The AARP surveyed employees aged 55 and older and found that 78% experienced or observed age discrimination at work. As reported by ABC Action News for WFTS Tampa Bay, about one-third of the nation’s workforce consists of employees over the age of 50.
With widespread layoffs during 2020 and 2021, the AARP found that about 50% of employees over 55 faced long-term unemployment. These out-of-work individuals have not found employment for at least six months. When applying for new jobs, many individuals believed employers passed them up and hired younger applicants.
Discrimination may occur during recruitment and hiring
The U.S. Equal Employment Opportunity Commission’s website notes that the law protects individuals from age discrimination after turning 40. Some employers may practice discrimination when recruiting candidates to apply for open jobs.

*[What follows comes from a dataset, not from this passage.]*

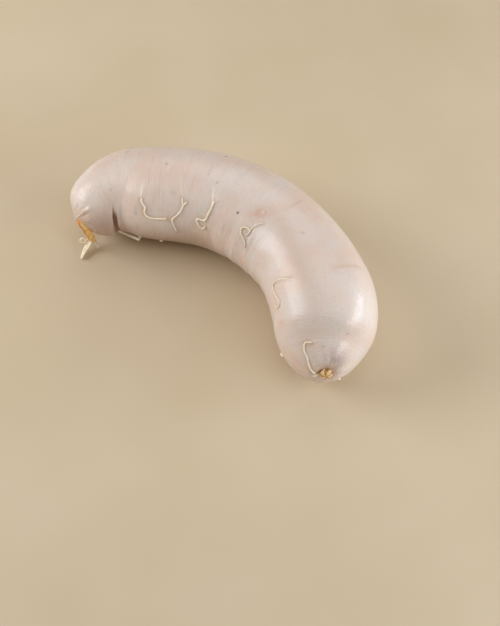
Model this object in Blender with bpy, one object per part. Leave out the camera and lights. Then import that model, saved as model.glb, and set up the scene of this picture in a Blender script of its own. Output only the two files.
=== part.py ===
"""A single white sausage in its natural casing, lying in one wide bend.

The dried, twisted tail of the casing hangs from one end. The other end is drawn in to a
small tied knot. Threads and stubs of gut, left from cleaning, cling to the skin.
"""
import math

import bmesh
import bpy
import numpy as np
from mathutils import Vector

MM = 0.001

# Driving dimensions in millimetres. A station is the distance along the centreline from
# the tailed end's tip. An angle goes round the body in degrees: 0 on top, 90 on the inner
# side of the bend, -90 on the outer side. Each section of the body stands square to the
# centreline's direction across SECTION_REACH on either side of it. A pair of numbers is
# where a soft rise from 0 to 1 starts and ends.
CENTRELINE = [  # x, y and height of the body's middle
    (-49.6, 20.2, 11.1),
    (-40.6, 26.3, 13.8),
    (-34.5, 30.3, 13.5),
    (-25.3, 28.8, 15.0),
    (-7.8, 26.3, 16.0),
    (11.5, 17.2, 16.3),
    (26.3, 2.5, 16.3),
    (33.2, -13.1, 16.5),
    (35.2, -24.7, 16.0),
    (34.4, -33.3, 14.1),
    (34.6, -44.8, 15.8),
]
BODY_RADIUS = [  # share of the length, radius there
    (0.0, 15.4),
    (0.085, 12.7),
    (0.155, 14.6),
    (0.24, 16.2),
    (0.42, 16.8),
    (0.70, 16.9),
    (0.83, 17.3),
    (1.0, 11.9),
]
CENTRELINE_SAMPLES = 2001
SECTION_REACH = 7.0
TAIL_DOME = 16.0
KNOT_DOME = 17.5
RELIEF_FADE = 2.0  # the relief fades where the domes' rounding falls below one over this

# The casing is nipped into one deep fold near the tail, steep towards the tail and gentle
# towards the middle. It bulges as a lobe before the fold, with a soft saddle above it.
FOLD_STATION = 10.0
FOLD_BOW = 2.5
FOLD_BOW_SPREAD = 45.0
FOLD_TURN = 72.0
FOLD_STARTS = (44.0, 74.0)
FOLD_ENDS = (125.0, 152.0)
FOLD_WIDENS = (55.0, 105.0)
FOLD_DEPTH = 2.3
FOLD_STEEP_WIDTH = 1.4
FOLD_GENTLE_WIDTH = 1.0
FOLD_WIDENING = 2.4
LIP_STATION = 15.0
LIP_WIDTH = 4.0
LIP_HEIGHT = 0.25
LOBE_STATION = 5.5
LOBE_LENGTH = 4.5
LOBE_ANGLE = 112.0
LOBE_SPREAD = 38.0
LOBE_HEIGHT = 0.9
SADDLE_STATION = 17.0
SADDLE_LENGTH = 8.0
SADDLE_ANGLE = 20.0
SADDLE_SPREAD = 42.0
SADDLE_HEIGHT = 1.1

# Inside the tight bend the skin is slack: there it follows a mean over these distances, and
# its shoulder is pushed back against the fold.
SLACK_SPAN = {-8.0: 1, -4.0: 2, 0.0: 3, 4.0: 2, 8.0: 1}
SLACK_STATION = 20.0
SLACK_LENGTH = 9.0
SLACK_STARTS = (-35.0, 25.0)
SLACK_ENDS = (125.0, 165.0)
SHOULDER_SHIFT = 2.6
SHOULDER_ANGLE = 92.0
SHOULDER_SPREAD = 38.0
SHOULDER_STARTS = (10.0, 15.0)
SHOULDER_ENDS = (24.0, 40.0)

# Gathers at both tips, shallow waves inside the bend, soft lumps, and the knot's dimple.
GATHERS = 12
GATHER_DRIFT = 1.3
GATHER_DRIFT_WAVES = 3
GATHER_DEPTH = 0.15
GATHER_LENGTH = 2.0
WAVE_STATION = 79.0
WAVE_REACH = 17.0
WAVE_ANGLE = 100.0
WAVE_SPREAD = 38.0
WAVE_PITCH = 7.5
WAVE_SLANT = 0.03
WAVE_HEIGHT = 0.15
LUMP_HEIGHT = 0.2
LUMP_DRIFTS = {2: 9.0, 3: -7.0}  # lumps around, the distance along which they turn
LUMP_REACH = 1 / 3  # share of the length
DIMPLE_DEPTH = 2.0
DIMPLE_RADIUS = 3.4
TAIL_CONE_HEIGHT = 1.2
TAIL_CONE_RADIUS = 2.5

# Mesh density of the body.
AROUND = 48
TAIL_RINGS = 20
MIDDLE_RINGS = 46
KNOT_RINGS = 14
KNOT_RING_EASING = 1.25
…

The EEOC advises that recruitment advertisements targeting specific age groups, which could include social media, may violate the Age Discrimination in Employment Act of 1967. On-the-job training may also violate the ADEA if designed only for certain age brackets.
Lawsuits may hold companies accountable
Federal labor laws prohibit hiring or promoting an applicant based on age. If you experience any form of mistreatment that relates to your age, you may document the incidents or interactions that could help prove your claim.
Comments that might discourage you from applying for a job or a promotion based on your age, for example, could classify as harassment. If you find that an employer decided not to hire you because of favoritism toward younger applicants, you may seek relief through legal action.
Individuals of all ages have a right to seek employment or strive to advance within a company. If you experience age discrimination, legal action may provide a remedy that could include the wages or benefits you would have received.